Using Detergent Phase Boundaries to Crystallize Membrane Proteins
Michael G. Malkowski, Hauptman-Woodward Medical Research Institute

Mikael Malkowski of the Hauptman-Woodward Medical Research Institute (HWI) and the Center for High-Throughput Structural Biology (CHTSB) discussed the development of detergent specific protein crystallization screens which are tuned to drive the crystallization of protein-detergent complexes (PDCs) by maintaining chemical conditions at the detergent phase-separation boundary (between soluble and insoluble detergent micelle formation). The CHTSB has conducted large scale chemical cocktail screening with a variety of commonly used detergents to identify chemical formulation conditions that span a broad range of conditions straddling the aqueous phase separation boundary for each detergent. The screening involves mixing defined detergent concentrations with a small amount of lipophilic dye tracer (e.g. porpyrin red), and quantifying the visible aggregation state of the detergent under various chemical conditions. This information has been used to design specific crystallization screens for each of the commonly used detergents in membrane protein crystallization.
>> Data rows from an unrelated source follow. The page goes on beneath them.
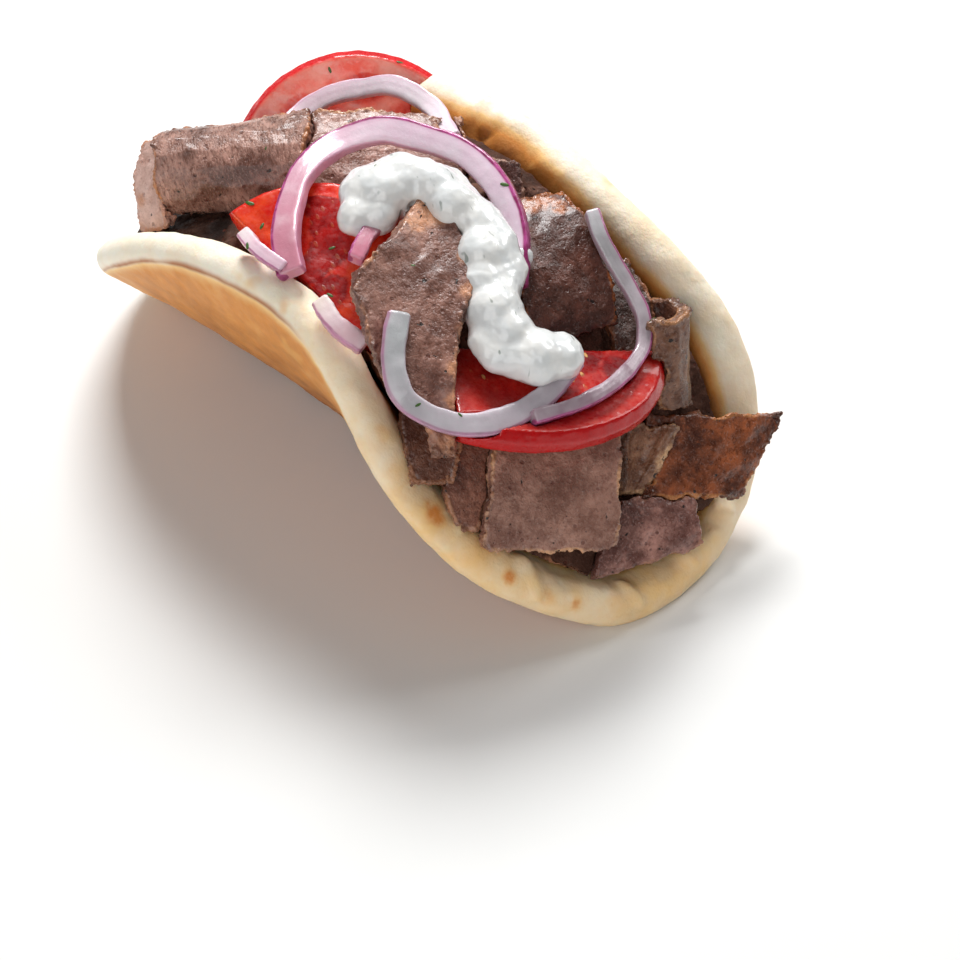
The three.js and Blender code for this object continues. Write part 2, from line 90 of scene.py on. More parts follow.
def cellsOf(tree, place, size, spread=1.0):  # size in mm
    inputs = {"Vector": place, "Scale": 1000 / size, "Randomness": spread}
    return addNode(tree, "ShaderNodeTexVoronoi", inputs).outputs["Distance"]


def step(tree, value, low, high, fromLow=0.0, toHigh=1.0):
    inputs = {"Value": value, "From Min": low, "From Max": high, "To Min": fromLow, "To Max": toHigh}
    return addNode(tree, "ShaderNodeMapRange", inputs, interpolation_type="SMOOTHSTEP").outputs[0]


def mixed(tree, share, first, second):
    inputs = {0: share, 6: first, 7: second}
    return addNode(tree, "ShaderNodeMix", inputs, data_type="RGBA").outputs[2]


def ramp(tree, value, *stops):  # each stop: place, colour
    node = addNode(tree, "ShaderNodeValToRGB", {0: value})
    row = node.color_ramp.elements
    while len(row) < len(stops):
        row.new(0.5)
    for stop, (place, colour) in zip(row, stops):
        stop.position, stop.color = place, colour
    return node.outputs[0]


def marked(tree, name):
    return addNode(tree, "ShaderNodeAttribute", attribute_name=name).outputs["Fac"]


def startMaterial(name, **shaderValues):
    material = bpy.data.materials.new(name)
    material.use_nodes = True
    tree = material.node_tree
    shader = tree.nodes["Principled BSDF"]
    for key, value in shaderValues.items():
        shader.inputs[key.replace("_", " ")].default_value = value
    place = addNode(tree, "ShaderNodeTexCoord").outputs["Object"]
    return material, tree, shader, place


def bump(tree, shader, height, distance, strength=1.0):  # distance in mm
    inputs = {"Strength": strength, "Distance": distance * mm, "Height": height}
    tree.links.new(addNode(tree, "ShaderNodeBump", inputs).outputs[0], shader.inputs["Normal"])


# meshes

def newObject(name, mesh):
    obj = bpy.data.objects.new(name, mesh)
    bpy.context.scene.collection.objects.link(obj)
    return obj


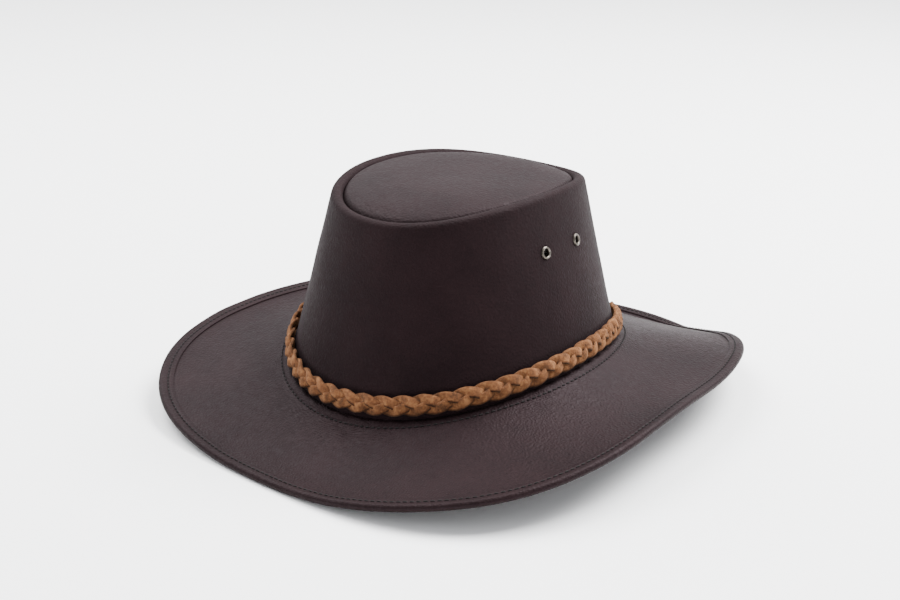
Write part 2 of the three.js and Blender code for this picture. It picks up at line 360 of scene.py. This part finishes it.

The utility of these new screens has been demonstrated for two integral membrane protein targets, the Bor1 transporter from yeast and another unnamed community provided protein X. The screens that are chemically tuned to the phase boundary of the detergents used to solubilize these proteins have yielded novel crystal hits which are currently being optimized with the drop-volume ratio / temperature (DVRT) screening approach also developed at the HWI. will soon be examined for X-ray diffraction quality.